Jam: Morris basically gave us our break – [so] that connection was really important to have on the album. The song, to me, really captures the best of Morris and Jerome together; it's a lot of back and forth, almost like if you were watching a movie and listening to them have patter back and forth – and the song's funky. It really takes you back to that golden era, of when we first began in the '80s.
Overall we call the sound of the album "new-stalgia." Like if you walked into a brand new, beautiful restaurant and you sat down and you took a bite of something and you said, "Oh, my God, this tastes like my mom used to make!" That is what the album should be.
After the massive success of Control, what surprised you about that period in your lives? I mean, it did change everything for you, right?
Jam: It reminds me of when [Jon Bream, music columnist for the Minneapolis Star-Tribune] first interviewed us [just] after Control happened and was a huge record. His very first question to us: "How does it feel to be the hottest producers?" And we said, "We don't really want to be the hottest producers. We just want to be warm for a long time." That was always our philosophy.
I think the Control album really solidified that our theory in working with people was correct, which was talk to them about what they want to talk about. We didn't even go in the studio for a week with Janet. We just we ran around the town, we talked, we went to the lakes, we went to clubs. We just kind of hung out. And then she said, "When are we going to start working?"
And then we showed her the lyrics to "Control" – and she looked at the lyrics and said, "Wait, this is what we've been talking about! So whatever we talk about, that's what we're going to write about?" It was like a light bulb went off in her head ... That's what got her writing going, because then she realized that people were actually going to pay attention to what she thought and what she wanted to say. And that became the basis of "Control."

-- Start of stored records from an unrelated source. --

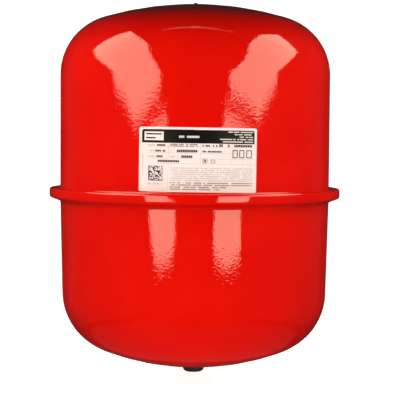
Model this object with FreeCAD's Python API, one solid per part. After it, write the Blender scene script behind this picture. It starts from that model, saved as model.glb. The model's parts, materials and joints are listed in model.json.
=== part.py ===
import FreeCAD
import Part
import os
from math import asin, cos, degrees, pi, radians, sin, sqrt, tan

# Closed heating expansion vessel, about 25 litres: two deep-drawn steel shells clenched
# together over a rubber diaphragm. Lengths are millimetres and angles are degrees.
# The origin is the centre of the water connection's end face, and +Z runs up the axis.

V = FreeCAD.Vector
ORIGIN = V(0, 0, 0)
UP = V(0, 0, 1)

# --- shells -------------------------------------------------------------------------
body_diameter = 300.0        # outside of both shells at the seam
seam_overhang = 12.0         # how far the clenched seam stands out from the shells
sheet = 1.2                  # steel thickness
upper_height = 209.3         # seam plane to the top dome's unbroken apex
lower_height = 193.0         # seam plane to the bottom dome's unbroken lowest point
upper_knuckle = 65.0
lower_knuckle = 67.0
upper_crown = 356.0
lower_crown = 282.0
upper_draft = 0.0
lower_draft = 1.3            # the lower wall draws in towards its dome

# --- pressed recesses: the valve's at the top, the water connection's at the bottom --
valve_floor_margin = 4.6     # room for a socket round the valve's nut
valve_recess_depth = 20.0
valve_recess_slope = 55.0
seat_floor_margin = 2.0      # flat left outside the nipple's weld
seat_recess_depth = 9.0
seat_recess_slope = 40.0
recess_rim = 8.0             # outer bend radius at a recess's edge
recess_foot = 5.0            # outer bend radius at a recess's floor

# --- clenched seam, heights from the seam plane ---------------------------------------
lip_top = 6.4
lip_gap = 2.6                # groove between the lip's edge and the upper shell
lip_corner = 2.4
face_bottom = -1.6           # where the upright face starts to turn under
under_corner = 3.2
under_slope = 20.0
wall_bend = 3.0
flange_edge_gap = 1.2        # between the upper shell's flange and the seam's outer wall
flange_bend = 2.0
clench_gap = 0.05

# --- diaphragm ------------------------------------------------------------------------
rubber = 2.5
rubber_gap = 0.5             # between the slack rubber and the lower shell
bead_side_gap = 0.3
bead_inset = 1.0             # bead's inner edge, out from the shells' outside
rim_bottom = -16.0           # heights from the seam plane
crown_inset = 5.0            # the rubber that moves as one piece ends inside the knuckle

# --- water connection: G 1/2 male -----------------------------------------------------
water_thread_diameter = 20.955
water_thread_pitch = 1.814
water_thread_depth = 1.162
water_bore = 15.0
connection_height = 6.3      # end face up to the bottom dome's lowest point
collar_step = 4.5            # collar stands out from the thread
collar_thickness = 2.6
thread_relief = 1.4
weld_leg = 2.4
weld_hollow = 0.42           # share of the leg out to the middle of its face
spigot_gap = 0.15

# --- thread protector -----------------------------------------------------------------
protector_wall = 1.2
protector_end = 2.0          # thickness of the closed end
protector_clearance = 0.12
protector_end_gap = 0.2
protector_inside_corner = 0.5
protector_reach = 9.4        # how far it covers the thread from the end face
protector_band_start = 4.4
protector_band = 0.6         # the ribbed band stands this far proud
protector_ribs = 24
protector_round = 4.0

# --- air valve ------------------------------------------------------------------------
tip_above_apex = 3.0         # dust cap's tip over the top dome's apex
tip_height = 3.0
tip_diameter = 3.8
tip_slot = 1.0
valve_thread_diameter = 7.7
valve_thread_pitch = 25.4 / 32
valve_thread_depth = 0.42
cap_wall = 1.25
cap_clearance = 0.1
cap_skirt = 6.0              # how far the cap's skirt comes down over the stem
cap_top = 1.2
cap_seal_thickness = 0.6
cap_seal_gap = 0.05
cap_ribs = 20
shank_diameter = 11.0
shank_above_nut = 0.8
shank_cone = 1.2
valve_hole_gap = 0.25
nut_wall = 2.5
nut_height = 5.0
washer_overhang = 1.0        # past the nut's flats
washer_thickness = 1.2
foot_overhang = 3.75         # past the shank
foot_thickness = 2.2
valve_gasket_thickness = 2.0

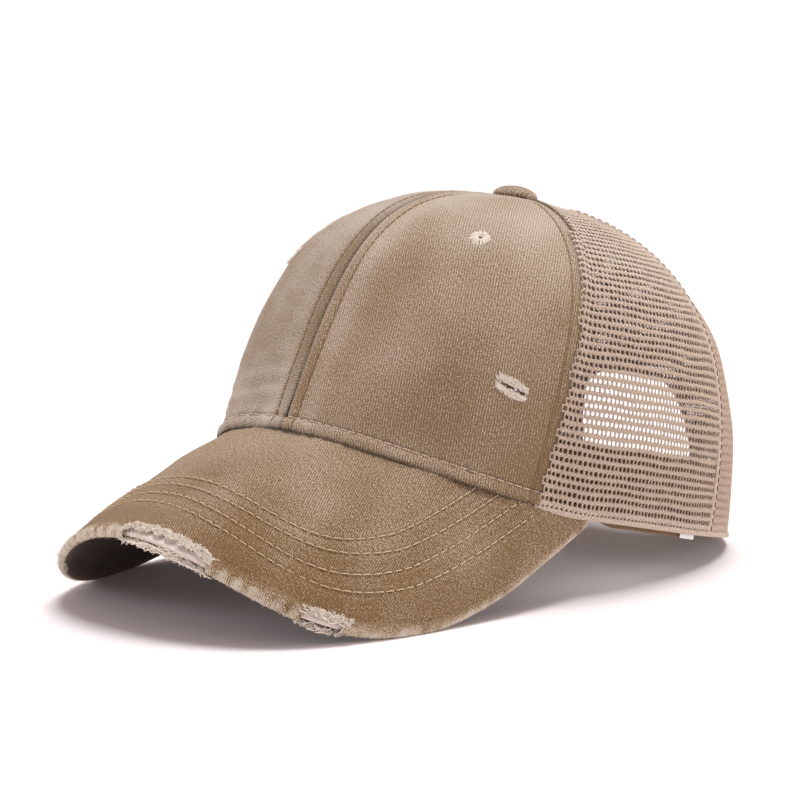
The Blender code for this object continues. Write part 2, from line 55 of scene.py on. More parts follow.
# The cap's surfaces, with the CAD source's values
CROWN_HALF_WIDTH, CROWN_FRONT, CROWN_BACK, CROWN_HEIGHT = 0.0820, 0.0985, 0.1010, 0.1095
RIM_EXPONENT, RIM_LIFT, RIM_FLAT_FROM = 2.16, 0.0164, 125.0
Profile = namedtuple("Profile", "fall shoulder belly")
PROFILES = (Profile(2.22, 2.71, -0.066), Profile(3.30, 2.30, 0.037), Profile(1.86, 1.83, -0.045))
Seam = namedtuple("Seam", "rim top")
FRONT_SEAM, TWILL_TO_MESH_SEAM = Seam(0.0, 0.0), Seam(58.2, 68.8)
MESH_SEAM, BACK_SEAM = Seam(118.6, 113.0), Seam(180.0, 180.0)
BRIM_END, BRIM_LENGTH, BRIM_SHOULDER, BRIM_FLARE, BRIM_TIP = 70.8, 0.1030, 0.0385, 0.0060, 0.0026
BRIM_TAIL_EXPONENT, BRIM_SLOPE, BRIM_CAMBER = 1.1, 31.0, 0.0018
BRIM_ROLL_SHARE, BRIM_ROLL_EASE, BRIM_THICKNESS, EDGE_FRONT_SHARE = 1.022, 0.020, 0.0040, 0.81
TIGHTENING, CORNER = (0.145, 0.50), (2.13, 1.95)
BAND_TOP, BAND_DROP, BAND_EASE, BAND_DEPTH = 0.0255, 0.0020, 10.0, 0.0018
TOP_RADIUS = 0.0030

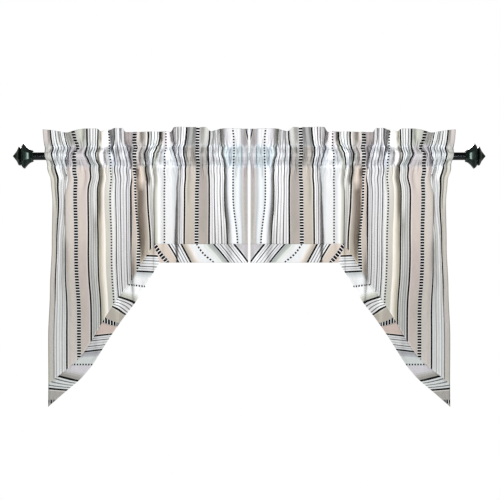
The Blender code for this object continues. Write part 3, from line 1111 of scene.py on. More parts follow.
@dataclass(frozen=True)
class Creases:
    """The small relief of a gathered panel, laid over its folds."""

    ripple: float = 0.9 * MM
    ripple_pitch: float = 0.0095
    ripple_reach: float = 0.011
    ripple_wander: float = 3.4
    stitch_sink: float = 2.4 * MM
    stitch_reach: float = 0.0028
    crumple: float = 0.55 * MM
    drag: float = 1.0 * MM
    drag_run: float = 0.10
    pucker: float = 0.30 * MM
    pucker_pitch: float = 0.013
    pucker_reach: float = 0.012
    onset: float = 0.012
    onset_share: float = 0.35
    low_onset: float = 0.11
    low_start: float = -0.15
    end_share: float = 0.4
    tuck_onset: float = 0.030
    tuck_end: float = 0.080
    pucker_wander: float = 2.0
    ripple_least: float = 0.55
    ripple_swing: float = 0.45
    sink_least: float = 0.25
    sink_swing: float = 1.6
    sink_most: float = 1.2

    # First noise seed of each stitch line
    LINE_SEEDS = ((UPPER_STITCH, 11), (LOWER_STITCH, 13))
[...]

Back in the day she didn't do a lot of interviews and people would go, "I wish she'd do more interviews." And I said, "Well, anything you want to know about, just listen to the record. Everything's in the lyrics that she talks about. That's the way she feels."
This is maybe an awkward question, but why isn't she on the album?
Jam: Well, the album is called Volume One for a reason. It's the first chapter in this book of our life, I guess you could say.
Terry, you guys have a lot of plans. This is all part of the slow boil, the recipe for longevity?
Lewis: This is just about us having fun, just doing what we love to do with the people we love doing it with. The journey for me is the most important part of this all. And then who you meet along the way and those people that you do learn to love over the period of time is the most important thing. And I always say I hope I never arrive. This is so fun. I just want to be creative forever.